I certainly don't think all the answers are in those pages of that journal I wrote over a decade ago. But I do think the right questions are, and those are the questions I would like to see us asking ourselves. Questions like: How did we get here? What choices did we make that may have left a brilliant young man feeling so alienated and numb, that the idea of killing 12 real people was no different to him than killing 12 characters on the latest first person shoot 'em up video game?

In times of national fear and existential questions, we need to open up our hearts and minds and really start listening to each other about the world we want to live in, and how to make that world our reality.

Art is probably the safest place to question the issues of the day. That's why I wrote a play about how a combination of ingredients -- not one silver bullet -- leads to high-school violence. It's why we are using the play as a national theater contest to raise funds for an organization called Champions Against Bullying, an organization that is on the streets, in the classrooms, working directly with students to teach them about bullying and what it does to our culture.

I'm not as idealistic as I was when I was 21. The limits of what we can accomplish with our time here are more tangible to me then than they were one decade ago.
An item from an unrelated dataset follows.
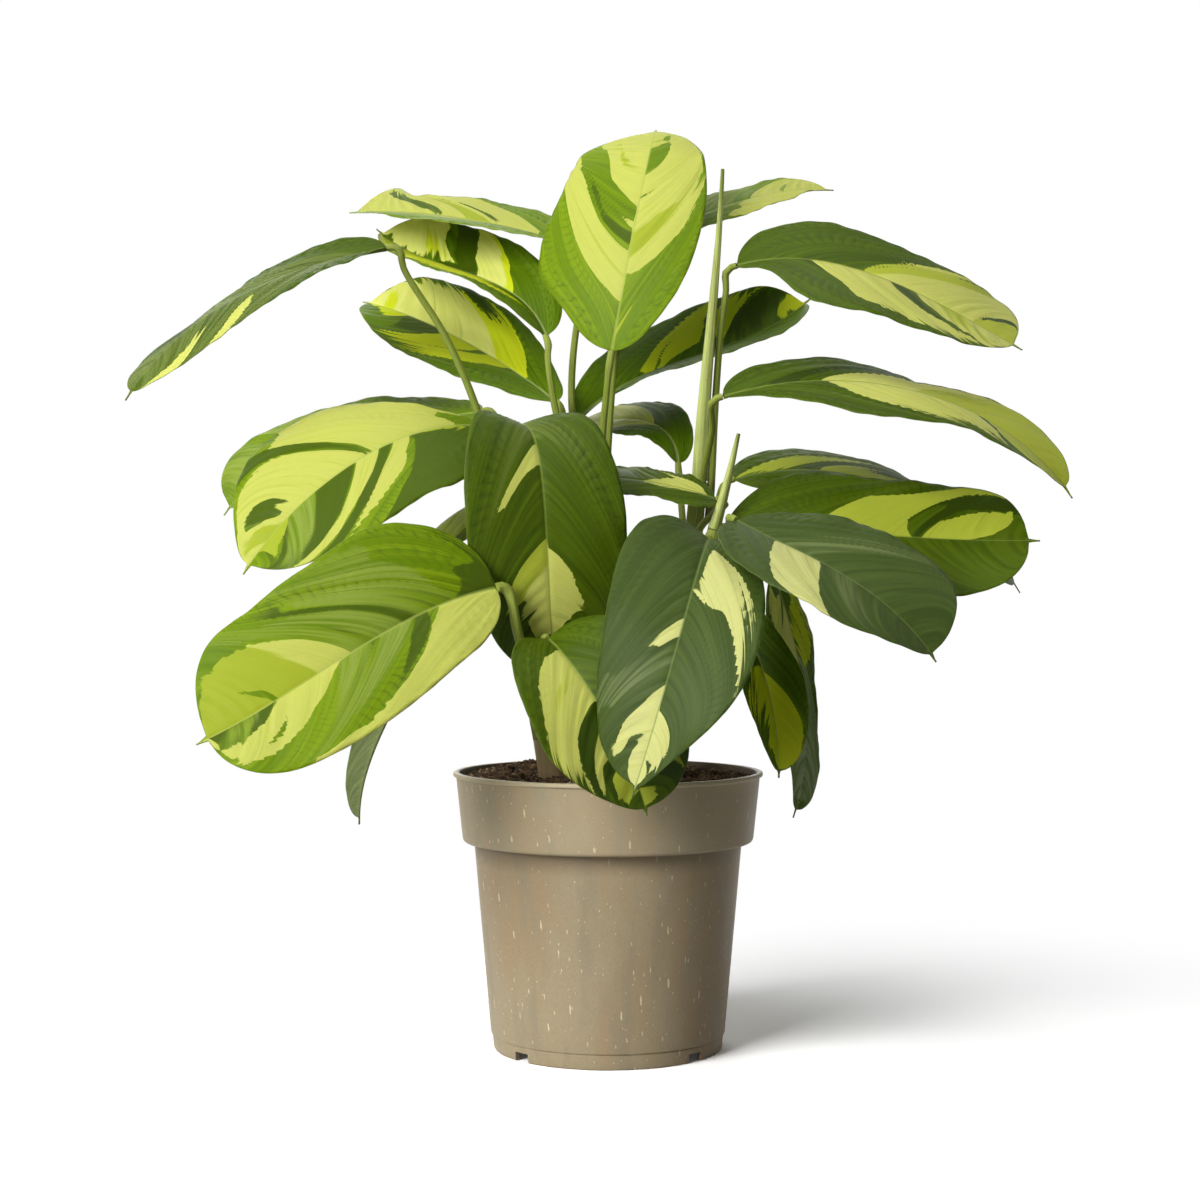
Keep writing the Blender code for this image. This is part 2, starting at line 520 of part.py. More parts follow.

But I still believe it's never too late. I still believe we can choose to change our course, we can remind ourselves that because we're all in this boat together, looking out for each other is the only way to keep the ship afloat and on a course for gentler waters.

My hope is that this time we can come together to elevate the dialogue on this issue and go deeper in exploring ourselves, our families, our communities, our schools, our workplaces, and our on-line fantasy worlds. My hope is that this time, we will ask ourselves the hard questions and come up with practical ways to address what we find that is less than what we know we can be.